Thanksgiving 2011

Rain and drizzle fell softly this week over the fields and lawns of November, still green from a mild fall that has seen Islanders out in their shirtsleeves right through last weekend. That’s when gusty winds finally blew the last leaves off the trees and sent them skittering around the yard. Raking at last! The warm weather has served to take the urgency out of fall chores this year, as if these days might stretch on forever with no hard winter ahead.

But of course we know better. Soon there will be sea ice forming on the shoreline and the gentle landscape will be transformed into an unforgiving frozen tundra that sends us scurrying indoors to shake the snow and ice from our jackets and make delicious hot soups for dinners by the fire while the wind howls outside.

Soon but not yet.

Yesterday was Thanksgiving and today begins a festive weekend when hundreds of summer resident return to spend the holiday in their homes and the streets are more reminiscent of July than November.

The Island welcomes them with open arms and plenty of cultural events. The Martha’s Vineyard Chamber Music Society will hold its annual Thanksgiving concert tomorrow night in the Old Whaling Church in Edgartown, setting the perfect mood for the season ahead. In West Tisbury Vineyard artisans will hold their stunning annual craft and art show at the Agricultural Hall beginning today for two days, the Island’s homegrown answer to Black Friday. Nationally someone has declared this to be Small Business Weekend, a buy-local initiative aimed at highlighting the importance of and boosting sales for independent retailers.

That’s pretty much all we’ve got on the Vineyard. And while many will choose to do otherwise — trips off-Island have a sort of wonderful ritual to them for many rural-living Vineyard families who revel for a day in the novelty of eating cheap fast food or buying enough dish soap at a box store to last the entire year — there is also a simple pleasure in shopping closer to home. The Island has two excellent bookstores, one excellent toy store and a wide variety of art galleries, farm and garden, home, gourmet food, craft and boutique clothing stores. They’re in every town; it’s fun to go out and look for them, see who’s still open. Fish markets specialize in shipping lobsters and bay scallops to your friends in landlocked places. In the weeks ahead newspaper calendar listings will be filled with announcements of community fairs and bazaars that sell inexpensive, lovely handmade things with the money going to benefit some Island cause.

And there are plenty of those too, beginning with the venerable Red Stocking Fund, which raises money year-round to help needy Island children. The need is higher than ever this year, longtime organizers of the fund report. The same refrain has been heard already from the Island Food Pantry and the fuel assistance program, which predict a hard winter ahead for many. In this way the Island is no different from the mainland.

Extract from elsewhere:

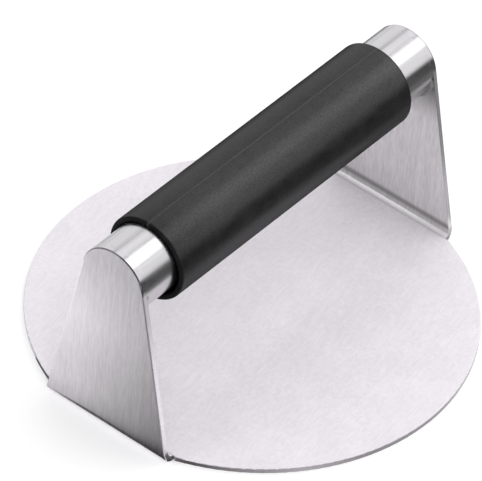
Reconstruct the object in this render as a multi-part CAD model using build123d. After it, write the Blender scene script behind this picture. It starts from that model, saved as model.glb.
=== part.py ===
from build123d import *
from math import acos, atan2, cos, hypot, sin
import os

# A round press for bacon and burgers. One blank of stainless sheet makes the flat disc and the two
# ears that are bent up out of it. A tube is welded between the ears, and a loose moulded sleeve on
# the tube keeps the heat off the hand.
#
# Origin: centre of the disc, on the face that presses. +Z is up and the handle runs along X.
# All sizes are in millimetres.

INCH = 25.4

# Sheet
disc_diameter = 6 * INCH
sheet_thickness = 2.0
bend_inner_radius = 2.0
disc_edge_round = 0.3

# Ears
ear_outside_span = 150.8
ear_root_width = 52.0
ear_edge_round = 0.5

# Relief nick at each end of each bend, which lets the ear fold without tearing the disc
relief_width = 0.7
relief_depth = 0.2

# Handle tube
tube_diameter = 1 * INCH
tube_wall = 1.5
tube_axis_height = 65.0
weld_bevel = 1.0

# Weld
weld_leg = 1.1
weld_side_inset = 0.2

# Sleeve
sleeve_length = 118.0
sleeve_outer_diameter = 31.0
sleeve_bore_diameter = 27.2
sleeve_running_gap = 0.05
sleeve_end_round = 1.0
sleeve_bore_chamfer = 0.4
parting_line_width = 0.4
parting_line_height = 0.1

# Worked out from the sizes above
disc_radius = disc_diameter / 2
bend_outer_radius = bend_inner_radius + sheet_thickness
ear_outside = ear_outside_span / 2
ear_inside = ear_outside - sheet_thickness
bend_line = ear_outside - bend_outer_radius
relief_start = bend_line - relief_depth
ear_half_width = ear_root_width / 2
tube_radius = tube_diameter / 2
bore_radius = sleeve_bore_diameter / 2
sleeve_radius = sleeve_outer_diameter / 2

# The sleeve hangs on the tube, so the top of its bore lies on the top of the tube.
sleeve_axis_height = tube_axis_height - (bore_radius - tube_radius) + sleeve_running_gap

SIDES = (-1, 1)
DIAGONAL = 0.5 ** 0.5    # sine and cosine of 45 degrees


def along_x(radius, start, end, height):
    """Solid round bar along X from start to end, with its axis at the given height."""
    bar = Cylinder(radius, end - start, rotation=(0, 90, 0))
    return Pos((start + end) / 2, 0, height) * bar


def ear_outline(inset):
    """Face in the YZ plane: straight sides that taper up and run tangent into the round top."""
    top_radius = tube_radius - inset
    foot = ear_half_width - inset
    tangent = acos(top_radius / hypot(foot, tube_axis_height)) - atan2(tube_axis_height, foot)
    side_y = top_radius * cos(tangent)
    side_z = tube_axis_height + top_radius * sin(tangent)
    top = tube_axis_height + top_radius
    edge = Polyline((-side_y, side_z), (-foot, 0), (foot, 0), (side_y, side_z))
    edge += ThreePointArc((side_y, side_z), (0, top), (-side_y, side_z))
    return Plane.YZ * make_face(edge)


def bent_strip():
    """The sheet seen along Y, from the relief nick round the bend and up to the ear's top."""
    top = tube_axis_height + 2 * tube_radius
    upper_root = (bend_line, sheet_thickness)
    lower_root = (bend_line, 0)
    outer_foot = (ear_outside, bend_outer_radius)
    inner_foot = (ear_inside, bend_outer_radius)
    outer_mid = (bend_line + bend_outer_radius * DIAGONAL, bend_outer_radius * (1 - DIAGONAL))
    inner_mid = (bend_line + bend_inner_radius * DIAGONAL, bend_outer_radius - bend_inner_radius * DIAGONAL)
    edge = Polyline(upper_root, (relief_start, sheet_thickness), (relief_start, 0), lower_root)
    edge += ThreePointArc(lower_root, outer_mid, outer_foot)
    edge += Polyline(outer_foot, (ear_outside, top), (ear_inside, top), inner_foot)
    edge += ThreePointArc(inner_foot, inner_mid, upper_root)
    return extrude(Plane.XZ * make_face(edge), amount=ear_root_width, both=True)


def make_ear():
    """One ear with its bend, at +X, with the edges of its outside face rounded."""
    ear = bent_strip() & extrude(ear_outline(0), amount=disc_radius)
    outside = ear.faces().filter_by(Axis.X).sort_by(Axis.X)[-1]
    outer_bend = ear.faces().filter_by(GeomType.CYLINDER).sort_by(Axis.Z)[0]
    edges = outside.edges() + outer_bend.edges()
    return fillet(edges.filter_by(Axis.Y, reverse=True), ear_edge_round)


def make_press_plate():
    """Disc, opened for the two bends and their relief nicks and rounded at its rim, with both ears."""
    reach = 2 * disc_radius
    nick_radius = relief_width / 2
    nick_middle = ear_half_width + nick_radius
    low = (Align.MIN, Align.CENTER, Align.CENTER)
    opening = Pos(relief_start, 0, 0) * Box(reach, ear_root_width, reach, align=low)
    for side in SIDES:
        nick = Box(reach, relief_width, reach, align=low) + Cylinder(nick_radius, reach)
        opening += Pos(relief_start + nick_radius, side * nick_middle, 0) * nick
    half_turn = Rot(0, 0, 180)
    disc = Pos(0, 0, sheet_thickness / 2) * Cylinder(disc_radius, sheet_thickness)
    disc = disc - opening - half_turn * opening
    rim = disc.edges().filter_by(GeomType.CIRCLE).group_by(SortBy.RADIUS)[-1]
    ear = make_ear()
    return fillet(rim, disc_edge_round) + ear + half_turn * ear


def make_handle_tube():
    """Tube from ear to ear, with its ends bevelled for the weld."""
    outside = along_x(tube_radius, -ear_inside, ear_inside, tube_axis_height)
    outside = chamfer(outside.edges(), weld_bevel)
    inside = along_x(tube_radius - tube_wall, -ear_inside, ear_inside, tube_axis_height)
    return outside - inside


def make_weld_bead():
    """Weld at +X: it fills the tube's bevel flush, and is a hollow fillet where the ear is wider."""
    axis = Axis((0, 0, tube_axis_height), (1, 0, 0))
    surface = tube_axis_height + tube_radius
    corner = (ear_inside, surface)
    bevel_start = (ear_inside - weld_bevel, surface)
    bevel_end = (ear_inside, surface - weld_bevel)
    tube_toe = (ear_inside - weld_leg, surface)
    ear_toe = (ear_inside, surface + weld_leg)
    hollow = (ear_inside - weld_leg * (1 - DIAGONAL), surface + weld_leg * (1 - DIAGONAL))
    edge = Polyline(tube_toe, corner, ear_toe) + ThreePointArc(ear_toe, hollow, tube_toe)
    root = revolve(Plane.XZ * make_face(Polyline(bevel_start, corner, bevel_end, close=True)), axis)
    toe = revolve(Plane.XZ * make_face(edge), axis)
    return root + (toe & extrude(ear_outline(weld_side_inset), amount=disc_radius))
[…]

What is different here is the scale, which is smaller and somehow more manageable. The Red Stocking can still count the number of children in need and buy them warm clothes for the winter and some new toys for Christmas. Advocates for the elderly can identify who requires assistance with home repairs and heating bills and look for private donations to cover what is not covered by government subsidies, which are dwindling at an alarming rate.

Nearly without exception, these organizations that assist the needy are run by volunteers who give selflessly and endlessly of their time.

They are the Island’s angels. And so this year, as the Gazette sends out its traditional warm Thanksgiving wishes to all its readers near and far, like that extra slice of pie we had yesterday (just a small one), we add a little extra helping of thanks to the volunteers who will help make young lives a little brighter and homes a little warmer when old man winter comes knocking at the door.